André Téchiné's sprawling drama sees the onset of the Aids epidemic from the ground up


In Pier Paolo Pasolini's Theorem (1968), the sudden arrival and equally sudden departure of a seductive stranger has a dramatic effect on all who encounter him. The same is true of André Téchiné's The Witnesses, in which Manu (Libéreau), an alluring young gay man from the southern provinces, touches the lives of every Parisian he meets, before leaving them all forever. Téchiné's concern, however, is not with the decline of the bourgeoisie, but with a phenomenon more rooted in the 1980s, if no less cataclysmic in its effects on both individuals and society.

Manu drifts into Paris in the summer of 1984, at a time of great sexual liberation. Staying with his opera-singing sister Julie (Depardieu) in a seedy hotel, Manu is quick to befriend the much older gay doctor Adrien (Blanc) - although their relationship remains platonic - and through Adrien, Manu meets blocked novelist Sarah (Béart) and Muslim vice cop Mehdi (Bouajila), who are in an open marriage and have just had a child. Adrien has completely fallen for Manu, but the young man has also attracted the attentions of Mehdi, and a passionate affair begins.

This is just the first section of The Witnesses, entitled 'Happy Days (Summer 1984)', and it plays like a light erotic drama that could easily have been directed by Eric Rohmer - a sort of comedy of errors woven out of longing glances and breezy betrayals in a seasonal setting, with only Sarah's post-natal depression occasionally infecting the air of carefree flippancy. Then, however, with autumn comes a truly terrible crisis, and in the ensuing war, everyone must decide which side they are on and how they want to live - or die.

Like Sarah's evolving novel for adults, Téchiné's film is a fictionalised testimonial to events that were all too real, and lives that do not deserve to be forgotten. The Witnesses is hardly the first film to deal with the human cost of Aids - Cyril Collard's Savage Nights (1992), Mike Figgis's One Night Stand (1997) and François Ozon's Time To Leave (2005) have all done this before - but by devoting so much time to his characters before introducing the disease, and by giving so little indication, beyond our retrospective knowledge of historical chronology, that the disease is even coming, Téchiné recreates the growing incomprehension and panic of the time, while allowing us to glimpse his characters in all their joys and sorrows. No one here is drowned in cliche or reduced to victimhood.

At the same time, for all the complexity of their interactions and the difficulty of their choices, Téchiné's characters are not really engaging enough to retain our interest for the film's rather lengthy duration (with Julie in particular hardly having any obvious importance) - and the life-affirming coda, however qualified it may be, still seems awkwardly tacked on.

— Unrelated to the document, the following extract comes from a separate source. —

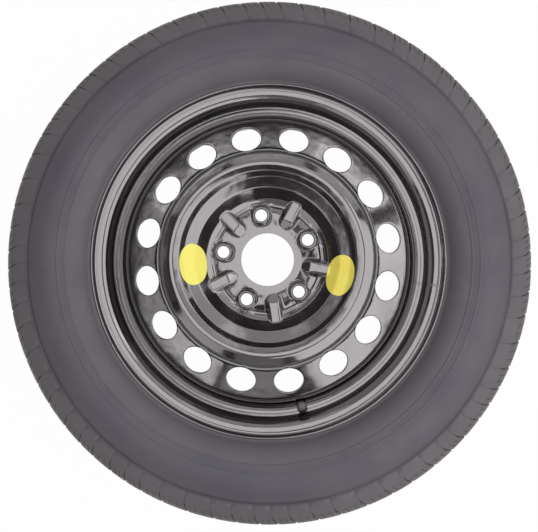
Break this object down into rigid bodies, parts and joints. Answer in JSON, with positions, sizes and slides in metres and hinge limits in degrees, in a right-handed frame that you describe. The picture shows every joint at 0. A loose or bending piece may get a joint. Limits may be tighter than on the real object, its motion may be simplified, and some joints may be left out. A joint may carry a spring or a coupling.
{
  "type": "space saver spare wheel",
  "caption": "Space saver spare wheel: a narrow temporary tyre on a black pressed steel wheel with round vents, a ribbed bolt bowl and a snap-in valve with a screw cap.",
  "frame": {"origin": "centre of the hub's mounting face, on the spin axis", "axes": "+Z along the spin axis, out of the wheel's outboard face, away from the car; +X to the right and +Y up as the picture shows the face"},
  "size_m": [0.667, 0.667, 0.1766],
  "materials": {
    "tyre_rubber": "matt grey-black rubber",
    "rim_paint": "gloss black paint",
    "disc_paint": "gloss black paint",
    "weld_paint": "gloss black paint over weld metal",
    "valve_rubber": "satin black rubber",
    "valve_brass": "machined",
    "core_brass": "machined",
    "gasket_plastic": "white, smooth",
    "seal_rubber": "smooth black rubber",
    "spring_steel": "bright wire",
    "cap_plastic": "satin dark grey plastic",
    "sticker_yellow": "bright yellow film, plain"
  },
  "bodies": {
    "wheel": {"tyre": "tyre_rubber", "rim": "rim_paint", "wheel_disc": "disc_paint", "weld_seams": "weld_paint", "valve_body": "valve_rubber", "valve_stem": "valve_brass", "core_head": "core_brass", "core_barrel": "core_brass", "core_gasket": "gasket_plastic", "core_spring": "spring_steel", "sticker_left": "sticker_yellow", "sticker_right": "sticker_yellow"},
    "core_plunger": {"core_pin": "core_brass", "core_cup": "core_brass", "core_seal": "seal_rubber"},
    "cap_lining": {"cap_seal": "seal_rubber"},
    "cap": {"valve_cap": "cap_plastic"}
  },
  "joints": [
    {"name": "core_press", "type": "slide", "parent": "wheel", "child": "core_plunger", "axis": [-0.0695, 0.3011, 0.9511], "range_m": [-0.0012, 0], "stiffness_N_per_m": 1500, "springref_m": 0.0015, "deforming": ["core_spring"]},
    {"name": "cap_lift", "type": "slide", "parent": "wheel", "child": "cap_lining", "axis": [-0.0695, 0.3011, 0.9511], "range_m": [0, 0.00635]},
    {"name": "cap_turn", "type": "hinge", "parent": "cap_lining", "child": "cap", "pos_m": [0.04333, -0.18766, -0.04615], "axis": [-0.0695, 0.3011, 0.9511], "range_deg": [0, 2880]}
  ],
  "couplings": [
    {"joint": "cap_turn", "follows": "cap_lift", "rad_per_m": 7913.2}
  ]
}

Only the uniformly strong performances and Julien Hirsch's painterly cinematography will have viewers holding on to the bitter end.

Cast & Connections

  • Actor: Lorenzo Balducci, Constance Dollé, Jacques Nolot, Michel Blanc, Julie Depardieu, Alain Cauchi, Johan Libéreau, Sami Bouajila, Emmanuelle Béart
  • Director: André Téchiné
  • Writer: Viviane Zingg, Laurent Guyot, André Téchiné
  • Producer: Saïd Ben Saïd
  • Photographer: Julien Hirsch
  • Composer: Fred Chichin, Philippe Sarde

In a nutshell

In Téchiné's nuance-sensitive Aids drama, the characters feel as real as they are multi-faceted - but they are rarely engaging.